*MATERIAL FOR THIS EXERCISE*.
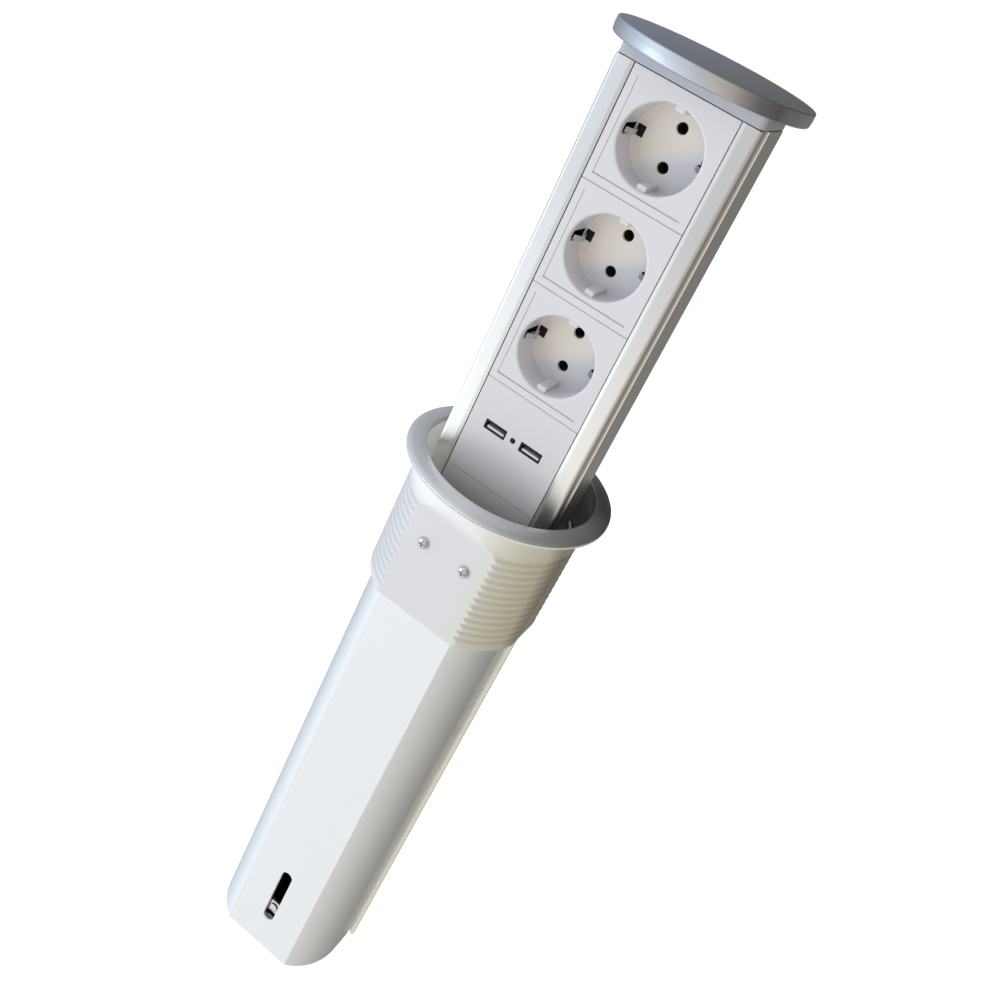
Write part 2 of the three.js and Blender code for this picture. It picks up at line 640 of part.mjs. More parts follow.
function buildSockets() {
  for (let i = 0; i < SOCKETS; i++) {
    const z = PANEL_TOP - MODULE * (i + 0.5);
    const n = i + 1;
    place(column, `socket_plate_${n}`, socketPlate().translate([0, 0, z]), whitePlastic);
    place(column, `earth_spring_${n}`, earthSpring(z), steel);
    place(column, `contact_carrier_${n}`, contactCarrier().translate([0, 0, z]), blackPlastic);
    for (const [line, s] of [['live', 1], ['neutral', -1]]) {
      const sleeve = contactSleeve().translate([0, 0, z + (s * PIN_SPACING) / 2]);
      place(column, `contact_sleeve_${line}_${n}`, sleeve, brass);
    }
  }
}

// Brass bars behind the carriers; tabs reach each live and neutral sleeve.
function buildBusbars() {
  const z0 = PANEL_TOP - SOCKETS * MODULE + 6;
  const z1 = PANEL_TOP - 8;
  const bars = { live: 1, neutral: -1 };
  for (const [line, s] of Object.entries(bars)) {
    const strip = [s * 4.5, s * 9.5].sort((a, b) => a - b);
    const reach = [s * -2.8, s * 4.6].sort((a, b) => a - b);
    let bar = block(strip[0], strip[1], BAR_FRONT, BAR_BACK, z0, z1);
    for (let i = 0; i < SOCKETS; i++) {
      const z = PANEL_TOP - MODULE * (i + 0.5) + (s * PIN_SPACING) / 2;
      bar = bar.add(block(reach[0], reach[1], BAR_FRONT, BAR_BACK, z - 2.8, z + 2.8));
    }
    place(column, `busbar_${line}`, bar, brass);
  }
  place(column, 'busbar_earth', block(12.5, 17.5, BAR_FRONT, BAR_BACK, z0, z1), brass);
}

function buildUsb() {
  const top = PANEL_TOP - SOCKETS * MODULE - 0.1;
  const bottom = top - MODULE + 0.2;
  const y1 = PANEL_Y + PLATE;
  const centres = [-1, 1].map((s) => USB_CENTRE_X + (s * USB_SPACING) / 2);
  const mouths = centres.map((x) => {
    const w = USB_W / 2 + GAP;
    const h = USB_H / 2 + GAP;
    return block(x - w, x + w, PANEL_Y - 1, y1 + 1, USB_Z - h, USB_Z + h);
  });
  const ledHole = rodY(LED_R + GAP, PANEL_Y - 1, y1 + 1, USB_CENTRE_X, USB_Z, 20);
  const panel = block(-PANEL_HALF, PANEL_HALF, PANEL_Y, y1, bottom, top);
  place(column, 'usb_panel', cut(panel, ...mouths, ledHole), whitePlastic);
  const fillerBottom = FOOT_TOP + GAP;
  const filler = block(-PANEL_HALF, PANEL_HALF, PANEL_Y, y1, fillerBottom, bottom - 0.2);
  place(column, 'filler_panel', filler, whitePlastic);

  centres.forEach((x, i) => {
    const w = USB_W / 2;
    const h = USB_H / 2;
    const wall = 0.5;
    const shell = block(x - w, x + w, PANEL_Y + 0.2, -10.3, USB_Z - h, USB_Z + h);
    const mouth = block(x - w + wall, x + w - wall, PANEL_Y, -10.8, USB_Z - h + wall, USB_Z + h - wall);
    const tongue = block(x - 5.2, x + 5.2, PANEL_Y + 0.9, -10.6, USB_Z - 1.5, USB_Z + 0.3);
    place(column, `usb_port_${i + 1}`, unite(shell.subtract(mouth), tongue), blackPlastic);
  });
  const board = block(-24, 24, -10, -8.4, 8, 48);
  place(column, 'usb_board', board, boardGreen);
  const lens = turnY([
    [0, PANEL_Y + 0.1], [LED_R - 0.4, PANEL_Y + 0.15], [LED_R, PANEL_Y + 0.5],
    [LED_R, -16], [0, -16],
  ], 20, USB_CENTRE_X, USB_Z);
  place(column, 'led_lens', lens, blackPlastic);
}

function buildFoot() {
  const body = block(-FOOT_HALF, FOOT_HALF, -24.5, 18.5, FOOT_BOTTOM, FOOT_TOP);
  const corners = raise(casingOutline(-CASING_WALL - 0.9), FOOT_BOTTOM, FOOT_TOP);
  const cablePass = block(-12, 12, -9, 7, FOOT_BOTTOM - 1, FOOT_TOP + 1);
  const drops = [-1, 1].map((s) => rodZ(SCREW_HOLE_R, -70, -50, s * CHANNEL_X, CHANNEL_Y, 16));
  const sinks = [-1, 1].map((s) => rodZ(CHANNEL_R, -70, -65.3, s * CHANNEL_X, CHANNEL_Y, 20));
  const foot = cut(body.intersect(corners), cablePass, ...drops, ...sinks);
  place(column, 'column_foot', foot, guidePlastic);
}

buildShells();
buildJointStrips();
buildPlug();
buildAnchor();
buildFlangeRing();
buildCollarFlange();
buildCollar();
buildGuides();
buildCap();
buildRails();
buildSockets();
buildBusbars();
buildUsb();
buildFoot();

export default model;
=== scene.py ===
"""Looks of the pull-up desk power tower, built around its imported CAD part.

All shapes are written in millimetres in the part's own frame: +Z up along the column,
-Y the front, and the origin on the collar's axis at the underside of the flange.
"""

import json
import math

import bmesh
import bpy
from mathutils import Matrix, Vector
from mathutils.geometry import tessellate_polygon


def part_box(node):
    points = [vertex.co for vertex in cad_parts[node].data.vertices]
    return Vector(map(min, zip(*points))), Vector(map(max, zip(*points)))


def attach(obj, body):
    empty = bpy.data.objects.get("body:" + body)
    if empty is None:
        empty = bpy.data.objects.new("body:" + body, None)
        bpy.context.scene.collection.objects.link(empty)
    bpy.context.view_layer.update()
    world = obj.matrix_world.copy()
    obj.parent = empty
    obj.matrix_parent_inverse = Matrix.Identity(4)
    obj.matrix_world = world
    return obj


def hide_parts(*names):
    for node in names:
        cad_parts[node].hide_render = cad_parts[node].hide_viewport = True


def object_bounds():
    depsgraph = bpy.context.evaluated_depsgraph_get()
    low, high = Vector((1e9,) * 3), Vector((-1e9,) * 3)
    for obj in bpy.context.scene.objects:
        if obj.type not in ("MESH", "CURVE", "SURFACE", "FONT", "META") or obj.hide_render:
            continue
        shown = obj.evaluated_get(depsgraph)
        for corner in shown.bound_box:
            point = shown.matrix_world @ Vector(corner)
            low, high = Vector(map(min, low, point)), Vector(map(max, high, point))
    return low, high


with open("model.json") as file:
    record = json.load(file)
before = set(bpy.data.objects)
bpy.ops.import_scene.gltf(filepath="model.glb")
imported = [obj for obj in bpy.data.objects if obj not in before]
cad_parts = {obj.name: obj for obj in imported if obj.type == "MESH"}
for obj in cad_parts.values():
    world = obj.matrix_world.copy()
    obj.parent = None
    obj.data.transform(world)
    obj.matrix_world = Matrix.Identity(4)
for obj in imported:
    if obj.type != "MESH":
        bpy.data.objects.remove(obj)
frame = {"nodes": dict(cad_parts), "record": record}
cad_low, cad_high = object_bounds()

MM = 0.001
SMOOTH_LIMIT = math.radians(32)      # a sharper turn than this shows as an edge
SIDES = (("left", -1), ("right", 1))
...
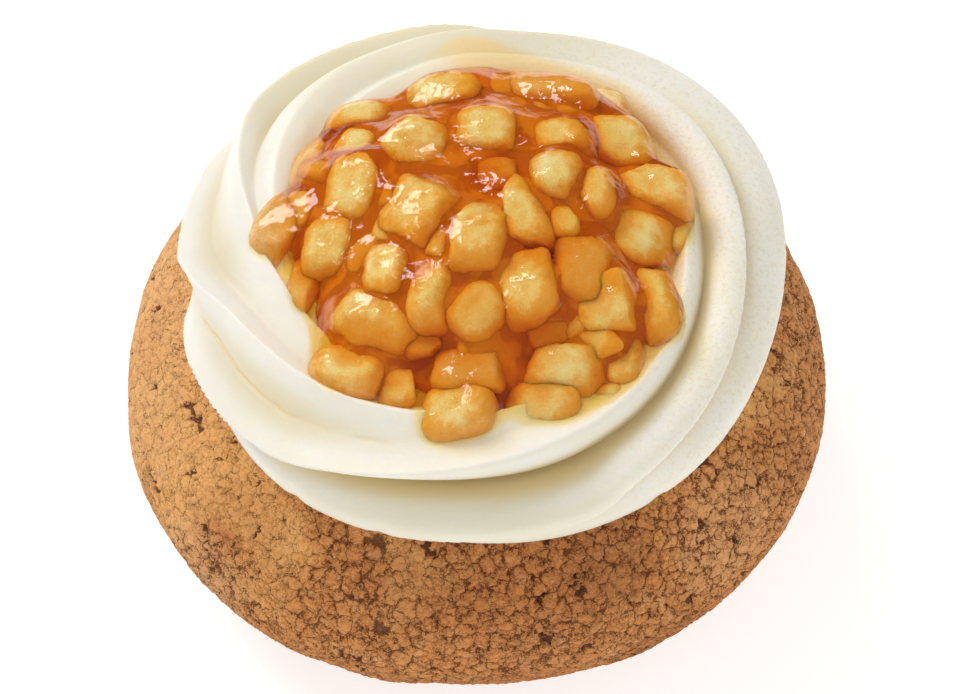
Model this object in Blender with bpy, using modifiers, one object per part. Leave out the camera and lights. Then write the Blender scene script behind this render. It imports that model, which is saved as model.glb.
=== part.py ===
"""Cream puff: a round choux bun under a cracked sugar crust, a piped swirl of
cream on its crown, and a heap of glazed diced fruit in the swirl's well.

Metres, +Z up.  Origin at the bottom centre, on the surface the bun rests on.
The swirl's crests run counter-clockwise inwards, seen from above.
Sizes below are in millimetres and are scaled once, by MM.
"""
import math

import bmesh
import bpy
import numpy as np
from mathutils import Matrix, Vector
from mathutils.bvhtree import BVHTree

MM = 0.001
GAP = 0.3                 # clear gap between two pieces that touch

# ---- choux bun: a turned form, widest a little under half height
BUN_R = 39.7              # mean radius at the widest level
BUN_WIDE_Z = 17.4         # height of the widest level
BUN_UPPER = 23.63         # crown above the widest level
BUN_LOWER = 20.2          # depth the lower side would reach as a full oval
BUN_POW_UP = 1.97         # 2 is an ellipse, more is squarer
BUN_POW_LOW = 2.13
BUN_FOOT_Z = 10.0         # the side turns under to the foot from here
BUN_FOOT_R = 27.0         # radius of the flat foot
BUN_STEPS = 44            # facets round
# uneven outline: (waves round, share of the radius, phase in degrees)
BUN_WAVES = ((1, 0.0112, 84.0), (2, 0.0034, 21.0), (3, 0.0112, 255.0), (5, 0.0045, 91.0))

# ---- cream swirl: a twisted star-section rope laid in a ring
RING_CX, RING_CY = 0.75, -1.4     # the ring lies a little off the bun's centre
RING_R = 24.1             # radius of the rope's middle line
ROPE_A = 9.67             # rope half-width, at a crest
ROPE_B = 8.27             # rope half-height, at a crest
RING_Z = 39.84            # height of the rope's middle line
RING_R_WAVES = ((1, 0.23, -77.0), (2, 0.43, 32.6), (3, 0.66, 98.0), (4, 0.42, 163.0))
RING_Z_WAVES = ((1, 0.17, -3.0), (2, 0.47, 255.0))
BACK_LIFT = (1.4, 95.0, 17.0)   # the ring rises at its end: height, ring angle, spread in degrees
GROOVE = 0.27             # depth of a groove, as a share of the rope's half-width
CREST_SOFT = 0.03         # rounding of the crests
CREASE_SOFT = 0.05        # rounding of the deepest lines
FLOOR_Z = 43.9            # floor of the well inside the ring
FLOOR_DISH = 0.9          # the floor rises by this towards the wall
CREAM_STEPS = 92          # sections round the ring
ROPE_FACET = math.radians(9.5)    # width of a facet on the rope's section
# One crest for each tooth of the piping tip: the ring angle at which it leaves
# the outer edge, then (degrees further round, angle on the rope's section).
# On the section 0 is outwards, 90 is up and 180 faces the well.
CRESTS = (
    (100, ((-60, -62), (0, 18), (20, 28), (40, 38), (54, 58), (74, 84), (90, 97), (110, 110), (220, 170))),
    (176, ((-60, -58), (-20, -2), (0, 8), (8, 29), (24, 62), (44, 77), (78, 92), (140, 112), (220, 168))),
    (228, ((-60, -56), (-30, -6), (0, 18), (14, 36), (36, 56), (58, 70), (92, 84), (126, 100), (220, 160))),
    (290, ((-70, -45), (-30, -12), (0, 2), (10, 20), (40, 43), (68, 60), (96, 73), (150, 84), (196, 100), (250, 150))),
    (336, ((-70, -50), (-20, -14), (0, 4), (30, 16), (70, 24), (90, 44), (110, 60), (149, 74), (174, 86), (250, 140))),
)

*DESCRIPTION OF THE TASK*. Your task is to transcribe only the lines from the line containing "buildShells();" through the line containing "bpy.context.view_layer.update()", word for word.

*EXERCISE OUTPUT*.
buildShells();
buildJointStrips();
buildPlug();
buildAnchor();
buildFlangeRing();
buildCollarFlange();
buildCollar();
buildGuides();
buildCap();
buildRails();
buildSockets();
buildBusbars();
buildUsb();
buildFoot();

export default model;
=== scene.py ===
"""Looks of the pull-up desk power tower, built around its imported CAD part.

All shapes are written in millimetres in the part's own frame: +Z up along the column,
-Y the front, and the origin on the collar's axis at the underside of the flange.
"""

import json
import math

import bmesh
import bpy
from mathutils import Matrix, Vector
from mathutils.geometry import tessellate_polygon


def part_box(node):
    points = [vertex.co for vertex in cad_parts[node].data.vertices]
    return Vector(map(min, zip(*points))), Vector(map(max, zip(*points)))


def attach(obj, body):
    empty = bpy.data.objects.get("body:" + body)
    if empty is None:
        empty = bpy.data.objects.new("body:" + body, None)
        bpy.context.scene.collection.objects.link(empty)
    bpy.context.view_layer.update()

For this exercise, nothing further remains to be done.